Black Holes in Young Star Clusters

Abstract:Searching for distinctive signatures which characterize different formation channels and environments of binary black holes (BBHs), is a crucial step towards the interpretation of current and future gravitational wave detections. In this talk, I will discuss the formation of merging BBHs in young star clusters (YSCs), which are the nursery of massive stars. In particular, I will show the results of a large set of direct N-body simulations of YSCs with large primordial binary fraction, novel population-synthesis prescriptions and fractal initial conditions to mimic the clumpiness of star forming regions. I will discuss the impact of dynamics on the properties of merging BBHs. More than 50% of merging BBHs formed by dynamical exchange in our simulations. BBHs formed via exchanges are significantly more massive and have smaller mass ratios than BBHs formed from primordial binaries.
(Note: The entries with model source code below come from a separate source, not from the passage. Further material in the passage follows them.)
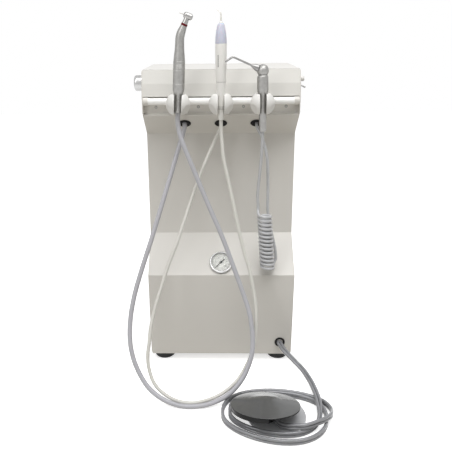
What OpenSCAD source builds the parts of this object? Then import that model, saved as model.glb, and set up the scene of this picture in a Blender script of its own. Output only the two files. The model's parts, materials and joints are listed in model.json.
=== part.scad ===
// Portable dental unit: a sheet-metal cabinet with a sloped base, a column and an overhanging head,
// three instruments in ball holders on a rail, their hoses, and a foot pedal on a coiled twin hose.
// Millimetres. The origin is on the floor, midway between the four feet. The front faces -Y.

/* [Cabinet] */
// Width over the side panels
body_w = 330; // [322:1:344]
// Depth from the base's front to the rear cover
body_d = 262; // [256:1:284]
// Height of the base's upright front
base_h = 204; // [196:1:212]
// How far back the base's sloped top runs
slope_run = 82.5; // [78:0.5:88]
// Height of the base's sloped top
slope_rise = 72; // [68:1:78]
// Height of the column's front
column_h = 232; // [224:1:240]
// How far the column's front leans back
column_lean = 17.5; // [12:0.5:22]
// How far the head overhangs the column
overhang_run = 63; // [58:1:68]
// Height of the head's slanted underside
overhang_rise = 49; // [45:1:54]
// Height of the recess behind the rail
recess_h = 34; // [31:1:38]
// Depth of the recess behind the rail
recess_d = 15; // [12:1:18]
// Height of the head panel below its crease
panel_low_h = 29; // [26:1:32]
// How far the head panel leans back below its crease
panel_low_lean = 6; // [3:1:9]
// Height of the head panel above its crease
panel_high_h = 27; // [24:1:30]
// How far the head panel leans back above its crease
panel_high_lean = 11; // [8:1:14]
// Thickness of the cabinet's sheet
sheet_t = 2; // [1.5:0.5:2.5]

/* [Feet] */
// Height of a rubber foot
foot_h = 20; // [18:1:24]
// Radius of a foot at the cabinet
foot_top_r = 26; // [25:0.5:27]
// Radius of a foot on the floor
foot_low_r = 24; // [22:0.5:25]
// Distance from a foot's centre to the side of the cabinet
foot_inset_x = 29; // [28:1:34]
// Distance from a foot's centre to the front or back of the cabinet
foot_inset_y = 33; // [30:1:38]
// Radius of the open socket in a foot's underside
socket_r = 6; // [5.5:0.5:7]
// Depth of the open socket in a foot's underside
socket_h = 6; // [5:0.5:7]

/* [Rail and holders] */
// Radius of the holder rail
rail_r = 7; // [6:0.5:8]
// Radius of a ball holder
holder_r = 25; // [24:0.5:27]
// Place of the handpiece, the scaler and the syringe along the rail
inst_x = [-87, 0, 84.3]; // [-120:0.1:120]
// Radius of the flats on a ball holder
flat_r = 11; // [9:1:14]

/* [Handpiece] */
// Radius of the hose coupling
coupling_r = 8.3; // [7.5:0.1:8.6]
// Radius of the motor
motor_r = 11.8; // [10.5:0.1:13]
// Length of the motor
motor_l = 69; // [60:1:80]
// Length of the contra-angle up to its bend
angle_body_l = 47; // [40:1:56]
// Length of the contra-angle's neck up to its ring
neck_l = 21; // [18:1:26]
// Tilt of the neck
neck_tilt = 21; // [15:1:26]
// Radius of the contra-angle's head
head_r = 6.2; // [5.8:0.1:7]
// Length that the bur stands out of the head
bur_out = 9; // [6:0.5:12]

/* [Scaler] */
// Length of the scaler's white sleeve
sleeve_l = 121; // [110:1:130]
// Radius at the top of the sleeve
sleeve_r = 11.5; // [10.5:0.1:12.5]
// Length of the scaler's tinted cone
cone_l = 37.5; // [32:0.5:42]
// Length of the scaler's tail
tail_l = 27; // [22:1:32]

/* [Syringe] */
// Radius of the syringe's lower tube
grip_r = 7.5; // [6.9:0.1:7.8]
// Length of the lower tube under the holder's centre
grip_l = 56; // [48:1:64]
// Radius of the syringe's upper body
valve_r = 11.2; // [10:0.1:12]
// Radius of the syringe's ball head
ball_r = 12; // [11.4:0.1:13]
// Travel of the air and water buttons
button_travel = 2.5; // [1.5:0.5:3]

/* [Gauge and knobs] */
// Outer radius of the pressure gauge's bezel
bezel_r = 26.5; // [24:0.5:27.5]
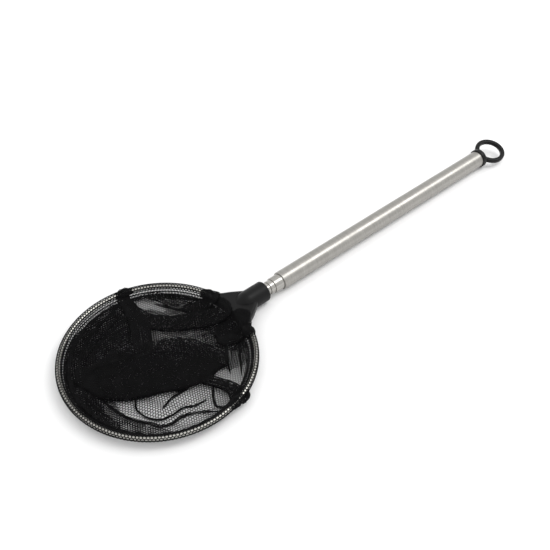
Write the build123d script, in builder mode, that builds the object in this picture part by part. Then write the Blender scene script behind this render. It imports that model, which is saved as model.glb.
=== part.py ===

In our simulations, thanks to multiple stellar collisions and dynamical exchanges, we form merging BBHs with members in the pair instability mass gap. We predict that ~5% of all BBH mergers detectable by advanced LIGO and Virgo at their design sensitivity have at least one component in the pair instability mass gap. Intermediate black black holes (IMBHs) with masses up to ~440 Msun form in my simulations via the runaway collision scenario. IMBHs form preferentially in more massive metal poor SCs and they are extremely efficient in coupling with other BHs. Finally, I will present the new simulations I am performing with the brand-new Petar N-body code, to investigate tidal shocking and IMBH formation in massive (10^5-10^6 Msun) SCs.